◆ Directions for this task: Please quote the material exactly, every line of it.

◆ Information shown:
================

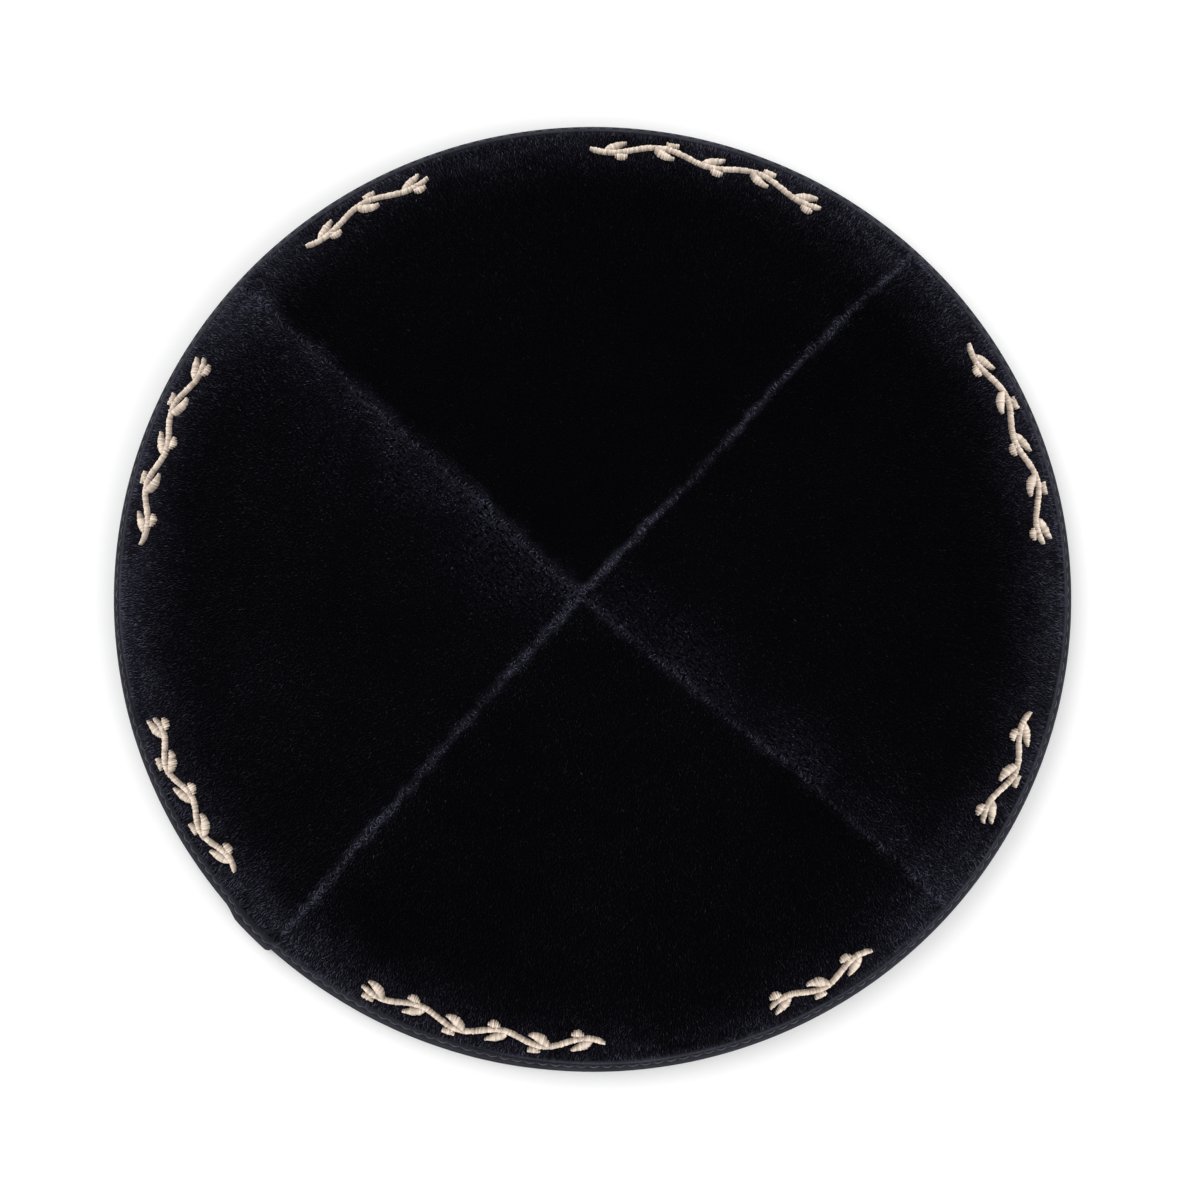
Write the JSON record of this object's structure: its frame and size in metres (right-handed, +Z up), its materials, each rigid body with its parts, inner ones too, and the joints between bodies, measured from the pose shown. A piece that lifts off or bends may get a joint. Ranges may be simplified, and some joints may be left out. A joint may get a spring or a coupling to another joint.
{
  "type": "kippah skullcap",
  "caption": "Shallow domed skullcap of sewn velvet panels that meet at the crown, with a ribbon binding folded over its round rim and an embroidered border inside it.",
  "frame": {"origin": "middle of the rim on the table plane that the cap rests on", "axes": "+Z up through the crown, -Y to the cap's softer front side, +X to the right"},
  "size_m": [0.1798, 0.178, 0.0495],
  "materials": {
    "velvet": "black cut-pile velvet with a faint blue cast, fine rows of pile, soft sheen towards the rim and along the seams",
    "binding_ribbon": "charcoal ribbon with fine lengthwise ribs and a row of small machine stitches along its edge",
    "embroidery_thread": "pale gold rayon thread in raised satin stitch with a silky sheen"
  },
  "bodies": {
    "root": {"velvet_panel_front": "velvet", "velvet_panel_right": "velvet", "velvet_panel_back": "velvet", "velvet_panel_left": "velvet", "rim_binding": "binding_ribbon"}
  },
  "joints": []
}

================

◆ Response to the exercise:
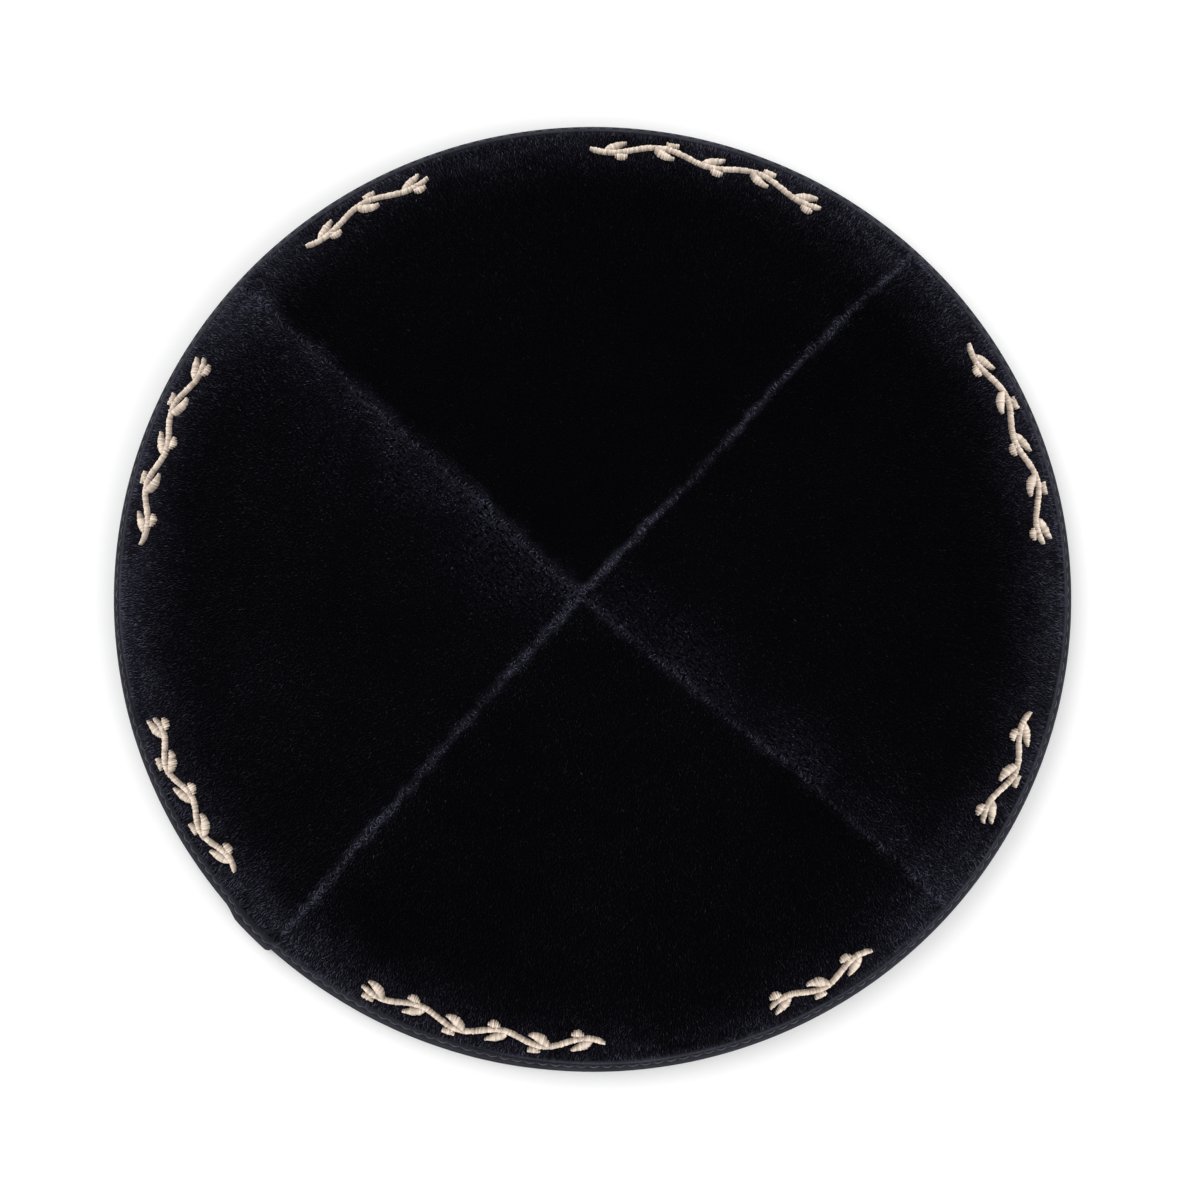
Write the JSON record of this object's structure: its frame and size in metres (right-handed, +Z up), its materials, each rigid body with its parts, inner ones too, and the joints between bodies, measured from the pose shown. A piece that lifts off or bends may get a joint. Ranges may be simplified, and some joints may be left out. A joint may get a spring or a coupling to another joint.
{
  "type": "kippah skullcap",
  "caption": "Shallow domed skullcap of sewn velvet panels that meet at the crown, with a ribbon binding folded over its round rim and an embroidered border inside it.",
  "frame": {"origin": "middle of the rim on the table plane that the cap rests on", "axes": "+Z up through the crown, -Y to the cap's softer front side, +X to the right"},
  "size_m": [0.1798, 0.178, 0.0495],
  "materials": {
    "velvet": "black cut-pile velvet with a faint blue cast, fine rows of pile, soft sheen towards the rim and along the seams",
    "binding_ribbon": "charcoal ribbon with fine lengthwise ribs and a row of small machine stitches along its edge",
    "embroidery_thread": "pale gold rayon thread in raised satin stitch with a silky sheen"
  },
  "bodies": {
    "root": {"velvet_panel_front": "velvet", "velvet_panel_right": "velvet", "velvet_panel_back": "velvet", "velvet_panel_left": "velvet", "rim_binding": "binding_ribbon"}
  },
  "joints": []
}